Gorubathan is demarcated by river Jaldhaka with neighbouring country Bhutan in the eastern side, Sikkim State in the northern side with dense forest of Rachela Range, Kalimpong Block I & II in the western side and the vast plain areas of Jalpaiguri District in the southern sector.

===Area overview===
The map alongside shows the Kalimpong Sadar subdivision of Kalimpong district. Physiographically, this area forms the Kalimpong Range, with the average elevation varying from 300 to 3000 m. This region is characterised by abruptly rising hills and numerous small streams. It is a predominantly rural area with 77.67% of the population living in rural areas and only 22.23% living in the urban areas. While Kalimpong is the only municipality, Dungra is the sole census town in the entire area. The economy is agro-based and there are 6 tea gardens in the Gorubathan CD block. In 2011, Kalimpong subdivision had a literacy rate of 81.85%, comparable with the highest levels of literacy in the districts of the state. While the first degree college in the subdivision was established at Kalimpong in 1962 the entire subdivision (and now the entire district), other than the head-quarters, had to wait till as late as 2015 (more than half a century) to have their first degree colleges at Pedong and Gorubathan.

Note: The map alongside presents some of the notable locations in the subdivision. All places marked in the map are linked in the larger full screen map.

==Demographics==
According to 2011 Indian Census, Gorubathan had a total population of 5,291, of which 2,669 were males and 2,622 were females. Population within the age group of 0 to 6 years was 512. The total number of literates in Gorubathan was 4,020, which constituted 76.0% of the population with male literacy of 79.4% and female literacy of 72.5%. The effective literacy rate of 7+ population of Gorubathan was 84.1%, of which male literacy rate was 88.3% and female literacy rate was 79.9%. The Scheduled Castes and Scheduled Tribes population was 366 and 1,264 respectively. Gorubathan had 1119 households in 2011.

==Administration==
Gorubathan is a community development block in the Kalimpong district. Gorubathan block consists of 11 gram panchayats viz. Dalim, Gorubathan–I, Gorubathan–II, Patengodak, Todeytangta, Kumai, Pokhreybong, Samsing, Aahaley, Nim and Rongo. This block has two police stations: Gorubathan and Jaldhaka. The headquarters of this block is in Fagu. There is a court of Judicial Magistrate and Civil Judge in Gorubathan which has been functioning since 2005.

==Economy==
Main income source of the people are crops like tea, areca nuts, black cardamom, brooms, ginger and other fruits and vegetable.

==Landmark==

===Sombarey Bazar===
Sombarey Bazar is one and only town of Gorubathan.
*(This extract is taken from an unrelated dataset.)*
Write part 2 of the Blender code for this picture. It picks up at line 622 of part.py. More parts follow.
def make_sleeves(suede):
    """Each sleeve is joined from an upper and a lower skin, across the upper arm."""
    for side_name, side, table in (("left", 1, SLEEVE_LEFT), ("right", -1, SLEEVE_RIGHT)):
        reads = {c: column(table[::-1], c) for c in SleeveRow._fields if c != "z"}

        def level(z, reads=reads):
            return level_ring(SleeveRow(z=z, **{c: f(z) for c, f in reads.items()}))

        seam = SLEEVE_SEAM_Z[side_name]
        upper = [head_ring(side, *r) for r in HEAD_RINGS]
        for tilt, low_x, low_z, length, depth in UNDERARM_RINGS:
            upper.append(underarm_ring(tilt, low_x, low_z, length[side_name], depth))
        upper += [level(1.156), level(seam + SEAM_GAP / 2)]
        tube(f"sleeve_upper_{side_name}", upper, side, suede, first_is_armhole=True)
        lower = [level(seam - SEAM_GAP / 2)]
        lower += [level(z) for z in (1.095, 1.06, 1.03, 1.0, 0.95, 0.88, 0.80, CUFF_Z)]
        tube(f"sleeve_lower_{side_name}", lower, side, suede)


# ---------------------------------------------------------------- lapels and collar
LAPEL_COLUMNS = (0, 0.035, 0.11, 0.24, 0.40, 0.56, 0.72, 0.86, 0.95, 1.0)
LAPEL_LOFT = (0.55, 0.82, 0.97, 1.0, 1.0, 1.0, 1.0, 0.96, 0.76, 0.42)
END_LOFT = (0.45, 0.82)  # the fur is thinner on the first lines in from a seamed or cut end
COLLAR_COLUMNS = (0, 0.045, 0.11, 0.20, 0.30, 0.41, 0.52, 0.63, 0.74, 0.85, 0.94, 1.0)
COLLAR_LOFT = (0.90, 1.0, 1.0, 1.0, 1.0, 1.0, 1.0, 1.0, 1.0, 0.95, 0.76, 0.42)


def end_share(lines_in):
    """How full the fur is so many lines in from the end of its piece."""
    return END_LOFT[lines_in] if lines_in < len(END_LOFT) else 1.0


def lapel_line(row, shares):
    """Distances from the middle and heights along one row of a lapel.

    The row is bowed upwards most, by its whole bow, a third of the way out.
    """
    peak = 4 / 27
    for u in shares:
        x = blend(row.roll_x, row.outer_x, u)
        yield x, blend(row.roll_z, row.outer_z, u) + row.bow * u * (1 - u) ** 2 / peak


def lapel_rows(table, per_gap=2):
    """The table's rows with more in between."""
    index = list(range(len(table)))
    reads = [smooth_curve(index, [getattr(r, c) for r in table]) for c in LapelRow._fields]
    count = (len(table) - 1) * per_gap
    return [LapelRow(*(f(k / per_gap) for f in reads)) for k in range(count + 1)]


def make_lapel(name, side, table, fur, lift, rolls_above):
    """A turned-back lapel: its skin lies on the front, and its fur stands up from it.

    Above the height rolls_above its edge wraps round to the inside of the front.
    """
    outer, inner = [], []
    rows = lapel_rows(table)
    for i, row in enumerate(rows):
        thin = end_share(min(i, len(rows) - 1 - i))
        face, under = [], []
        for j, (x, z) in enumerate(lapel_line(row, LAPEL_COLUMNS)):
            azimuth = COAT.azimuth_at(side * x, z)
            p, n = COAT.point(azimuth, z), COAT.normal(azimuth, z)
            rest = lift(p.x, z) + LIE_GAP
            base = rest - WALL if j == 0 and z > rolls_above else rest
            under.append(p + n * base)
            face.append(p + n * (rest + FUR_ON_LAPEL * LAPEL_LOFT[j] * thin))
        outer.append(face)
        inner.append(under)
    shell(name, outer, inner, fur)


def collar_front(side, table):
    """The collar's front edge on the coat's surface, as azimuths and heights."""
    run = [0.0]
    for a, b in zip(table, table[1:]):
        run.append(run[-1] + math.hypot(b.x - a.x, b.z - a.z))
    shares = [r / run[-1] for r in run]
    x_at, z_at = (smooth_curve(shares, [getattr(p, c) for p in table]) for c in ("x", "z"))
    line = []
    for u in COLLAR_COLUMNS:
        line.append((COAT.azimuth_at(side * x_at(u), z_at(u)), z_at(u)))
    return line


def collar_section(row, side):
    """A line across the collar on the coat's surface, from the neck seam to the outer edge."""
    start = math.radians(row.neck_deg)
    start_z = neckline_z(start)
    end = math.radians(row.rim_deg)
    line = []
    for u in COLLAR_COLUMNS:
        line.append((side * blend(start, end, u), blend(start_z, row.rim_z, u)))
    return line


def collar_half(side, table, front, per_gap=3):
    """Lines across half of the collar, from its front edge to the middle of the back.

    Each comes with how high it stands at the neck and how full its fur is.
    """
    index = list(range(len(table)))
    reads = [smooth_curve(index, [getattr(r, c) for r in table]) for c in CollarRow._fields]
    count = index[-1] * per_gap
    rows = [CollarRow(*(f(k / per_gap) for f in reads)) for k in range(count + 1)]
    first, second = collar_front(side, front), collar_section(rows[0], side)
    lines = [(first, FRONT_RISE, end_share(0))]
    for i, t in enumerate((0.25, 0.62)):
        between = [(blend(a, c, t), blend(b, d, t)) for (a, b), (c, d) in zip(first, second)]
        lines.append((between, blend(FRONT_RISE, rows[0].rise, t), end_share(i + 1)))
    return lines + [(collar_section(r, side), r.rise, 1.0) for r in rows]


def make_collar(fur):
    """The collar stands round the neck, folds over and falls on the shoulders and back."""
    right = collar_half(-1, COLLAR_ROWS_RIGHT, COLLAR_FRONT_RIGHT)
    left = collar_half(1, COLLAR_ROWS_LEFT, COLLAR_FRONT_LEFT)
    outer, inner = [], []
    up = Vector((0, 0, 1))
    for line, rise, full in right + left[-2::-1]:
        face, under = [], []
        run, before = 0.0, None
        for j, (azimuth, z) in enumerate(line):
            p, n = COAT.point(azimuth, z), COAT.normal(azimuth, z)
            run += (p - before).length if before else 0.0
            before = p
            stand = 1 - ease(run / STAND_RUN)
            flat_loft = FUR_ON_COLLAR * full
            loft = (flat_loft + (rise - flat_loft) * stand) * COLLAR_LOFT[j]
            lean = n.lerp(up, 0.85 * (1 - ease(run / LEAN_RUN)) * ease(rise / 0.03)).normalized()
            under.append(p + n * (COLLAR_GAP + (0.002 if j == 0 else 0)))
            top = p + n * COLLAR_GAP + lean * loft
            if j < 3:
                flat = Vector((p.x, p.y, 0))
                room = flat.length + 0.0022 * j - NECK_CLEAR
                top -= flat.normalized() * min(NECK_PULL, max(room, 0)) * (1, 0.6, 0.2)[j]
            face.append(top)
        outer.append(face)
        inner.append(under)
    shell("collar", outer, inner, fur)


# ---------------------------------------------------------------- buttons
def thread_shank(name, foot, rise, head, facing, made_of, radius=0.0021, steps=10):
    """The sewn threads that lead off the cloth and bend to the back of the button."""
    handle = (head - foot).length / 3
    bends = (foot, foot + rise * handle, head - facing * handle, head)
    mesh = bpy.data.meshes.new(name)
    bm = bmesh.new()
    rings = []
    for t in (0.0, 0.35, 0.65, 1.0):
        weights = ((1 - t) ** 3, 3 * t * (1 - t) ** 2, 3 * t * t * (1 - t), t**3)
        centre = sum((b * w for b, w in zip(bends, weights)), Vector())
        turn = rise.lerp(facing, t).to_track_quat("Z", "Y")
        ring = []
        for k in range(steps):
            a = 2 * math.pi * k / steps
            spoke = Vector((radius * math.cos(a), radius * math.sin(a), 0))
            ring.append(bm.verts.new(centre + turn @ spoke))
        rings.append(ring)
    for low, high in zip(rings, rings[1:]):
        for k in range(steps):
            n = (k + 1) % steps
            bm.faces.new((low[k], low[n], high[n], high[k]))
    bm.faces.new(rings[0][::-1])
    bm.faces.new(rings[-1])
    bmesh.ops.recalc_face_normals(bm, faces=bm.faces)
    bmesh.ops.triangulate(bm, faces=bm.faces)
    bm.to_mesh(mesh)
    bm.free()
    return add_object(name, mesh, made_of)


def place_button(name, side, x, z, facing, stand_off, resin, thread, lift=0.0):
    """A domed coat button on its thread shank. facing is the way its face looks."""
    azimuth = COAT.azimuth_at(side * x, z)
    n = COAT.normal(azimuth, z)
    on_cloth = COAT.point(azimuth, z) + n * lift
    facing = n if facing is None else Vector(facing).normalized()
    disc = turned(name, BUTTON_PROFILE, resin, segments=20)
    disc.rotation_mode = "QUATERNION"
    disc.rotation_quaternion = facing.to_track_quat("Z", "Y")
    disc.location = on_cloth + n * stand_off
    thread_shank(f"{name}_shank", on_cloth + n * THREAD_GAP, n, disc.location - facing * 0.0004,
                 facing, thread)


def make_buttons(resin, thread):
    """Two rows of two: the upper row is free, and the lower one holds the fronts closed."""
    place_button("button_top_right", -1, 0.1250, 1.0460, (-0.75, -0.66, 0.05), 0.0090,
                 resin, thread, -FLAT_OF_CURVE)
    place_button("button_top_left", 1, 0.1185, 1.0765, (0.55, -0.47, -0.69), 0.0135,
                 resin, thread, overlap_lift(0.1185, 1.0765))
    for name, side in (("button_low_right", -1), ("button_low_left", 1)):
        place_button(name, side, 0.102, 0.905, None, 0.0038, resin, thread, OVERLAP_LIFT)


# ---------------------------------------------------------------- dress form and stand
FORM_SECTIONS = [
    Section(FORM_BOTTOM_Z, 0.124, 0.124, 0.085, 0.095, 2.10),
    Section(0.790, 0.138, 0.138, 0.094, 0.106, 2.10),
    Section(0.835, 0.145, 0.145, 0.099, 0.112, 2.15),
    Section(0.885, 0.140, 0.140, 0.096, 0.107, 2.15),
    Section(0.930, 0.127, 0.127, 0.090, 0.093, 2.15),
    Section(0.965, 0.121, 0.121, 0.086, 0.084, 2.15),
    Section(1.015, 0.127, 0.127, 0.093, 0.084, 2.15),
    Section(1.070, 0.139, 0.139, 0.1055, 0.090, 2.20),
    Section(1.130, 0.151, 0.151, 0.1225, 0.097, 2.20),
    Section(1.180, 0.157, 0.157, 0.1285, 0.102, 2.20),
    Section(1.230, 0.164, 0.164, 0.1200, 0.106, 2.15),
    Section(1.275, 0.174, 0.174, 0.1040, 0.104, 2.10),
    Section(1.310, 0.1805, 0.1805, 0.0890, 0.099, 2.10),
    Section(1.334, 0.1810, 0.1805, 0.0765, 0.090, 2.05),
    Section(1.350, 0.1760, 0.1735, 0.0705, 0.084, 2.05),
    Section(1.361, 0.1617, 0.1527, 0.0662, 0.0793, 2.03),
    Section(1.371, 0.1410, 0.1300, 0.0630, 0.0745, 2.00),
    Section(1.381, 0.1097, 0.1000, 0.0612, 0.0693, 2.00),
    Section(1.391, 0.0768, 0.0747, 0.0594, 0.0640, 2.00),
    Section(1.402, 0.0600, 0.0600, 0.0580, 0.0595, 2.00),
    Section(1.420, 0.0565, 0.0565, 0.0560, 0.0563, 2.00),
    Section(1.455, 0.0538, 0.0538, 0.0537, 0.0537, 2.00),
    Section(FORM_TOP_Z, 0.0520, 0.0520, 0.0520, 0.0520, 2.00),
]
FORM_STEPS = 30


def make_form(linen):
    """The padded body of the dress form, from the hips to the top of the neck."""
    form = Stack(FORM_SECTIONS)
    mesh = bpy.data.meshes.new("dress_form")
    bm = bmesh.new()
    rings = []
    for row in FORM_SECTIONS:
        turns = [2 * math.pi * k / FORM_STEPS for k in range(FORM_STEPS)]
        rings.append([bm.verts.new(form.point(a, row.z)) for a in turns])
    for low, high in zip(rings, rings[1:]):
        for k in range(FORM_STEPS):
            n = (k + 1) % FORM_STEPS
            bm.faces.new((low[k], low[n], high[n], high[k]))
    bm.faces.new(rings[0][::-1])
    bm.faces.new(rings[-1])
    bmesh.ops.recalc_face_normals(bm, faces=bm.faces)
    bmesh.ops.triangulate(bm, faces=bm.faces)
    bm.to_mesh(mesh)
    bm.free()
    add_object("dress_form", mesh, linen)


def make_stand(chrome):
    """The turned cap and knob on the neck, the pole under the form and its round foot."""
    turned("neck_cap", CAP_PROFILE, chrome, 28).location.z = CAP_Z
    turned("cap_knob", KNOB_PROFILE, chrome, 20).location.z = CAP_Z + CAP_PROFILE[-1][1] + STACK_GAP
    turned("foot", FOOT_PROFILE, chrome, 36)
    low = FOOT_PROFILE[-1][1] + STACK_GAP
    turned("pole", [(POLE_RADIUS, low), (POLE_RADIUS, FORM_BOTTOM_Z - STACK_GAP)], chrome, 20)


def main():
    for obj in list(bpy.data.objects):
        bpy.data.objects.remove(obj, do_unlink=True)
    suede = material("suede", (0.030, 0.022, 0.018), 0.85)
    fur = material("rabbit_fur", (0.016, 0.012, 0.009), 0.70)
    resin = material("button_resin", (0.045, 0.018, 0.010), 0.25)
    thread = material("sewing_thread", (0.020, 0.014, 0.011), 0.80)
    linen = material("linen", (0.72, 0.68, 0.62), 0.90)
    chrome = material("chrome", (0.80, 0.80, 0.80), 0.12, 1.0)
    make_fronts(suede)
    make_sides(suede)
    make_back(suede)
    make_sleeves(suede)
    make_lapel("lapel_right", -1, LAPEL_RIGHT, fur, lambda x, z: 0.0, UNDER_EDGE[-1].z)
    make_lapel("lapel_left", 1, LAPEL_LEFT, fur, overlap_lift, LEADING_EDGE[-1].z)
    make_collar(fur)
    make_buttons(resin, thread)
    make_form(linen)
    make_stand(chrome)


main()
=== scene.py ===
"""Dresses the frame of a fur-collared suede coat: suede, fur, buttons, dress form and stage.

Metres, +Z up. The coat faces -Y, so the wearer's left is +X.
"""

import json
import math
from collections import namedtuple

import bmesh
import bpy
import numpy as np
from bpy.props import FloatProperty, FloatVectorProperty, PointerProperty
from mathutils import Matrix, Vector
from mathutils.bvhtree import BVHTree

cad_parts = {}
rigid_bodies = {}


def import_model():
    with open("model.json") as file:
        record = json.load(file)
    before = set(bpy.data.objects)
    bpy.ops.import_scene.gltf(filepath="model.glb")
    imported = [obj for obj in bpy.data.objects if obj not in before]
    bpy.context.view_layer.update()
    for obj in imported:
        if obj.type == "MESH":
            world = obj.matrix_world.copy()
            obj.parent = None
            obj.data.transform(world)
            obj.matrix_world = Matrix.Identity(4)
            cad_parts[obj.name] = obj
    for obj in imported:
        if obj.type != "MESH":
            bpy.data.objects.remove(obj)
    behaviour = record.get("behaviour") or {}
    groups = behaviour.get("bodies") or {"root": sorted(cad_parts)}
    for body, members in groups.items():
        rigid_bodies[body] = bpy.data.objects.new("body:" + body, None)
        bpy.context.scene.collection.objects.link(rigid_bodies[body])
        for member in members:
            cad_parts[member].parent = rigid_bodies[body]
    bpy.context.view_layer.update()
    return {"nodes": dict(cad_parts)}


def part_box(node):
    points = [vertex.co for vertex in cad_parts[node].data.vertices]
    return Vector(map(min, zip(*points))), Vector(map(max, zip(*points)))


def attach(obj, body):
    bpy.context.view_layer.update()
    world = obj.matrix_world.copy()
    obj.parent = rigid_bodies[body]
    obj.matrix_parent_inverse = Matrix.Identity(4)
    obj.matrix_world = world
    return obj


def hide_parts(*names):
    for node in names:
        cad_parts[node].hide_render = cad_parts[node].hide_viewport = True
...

It is situated on the east bank of the Chel river. Weekly market is organised on every Monday (Sombaar). A data of 'West Bengal Disaster Management plans' mentioned the establishment year of Sombarey Bazar as 1905.

==Transport==
Gorubathan is 72 km from district Headquarter Kalimpong and 61 km from Siliguri. The nearest city is Malbazar which is just 16 km from the town. The nearest railway stations are Damdim railway station, New Mal Junction railway station and New Jalpaiguri Junction railway station located at a distance of 12 km, 15 km and 65 km respectively.

==Education==
Government General Degree College, Gorubathan, was established in 2015. Affiliated with the University of North Bengal, it offers honours courses in Nepali, Bengali, Hindi, English, history, political science, botany and zoology, and general courses in arts and science.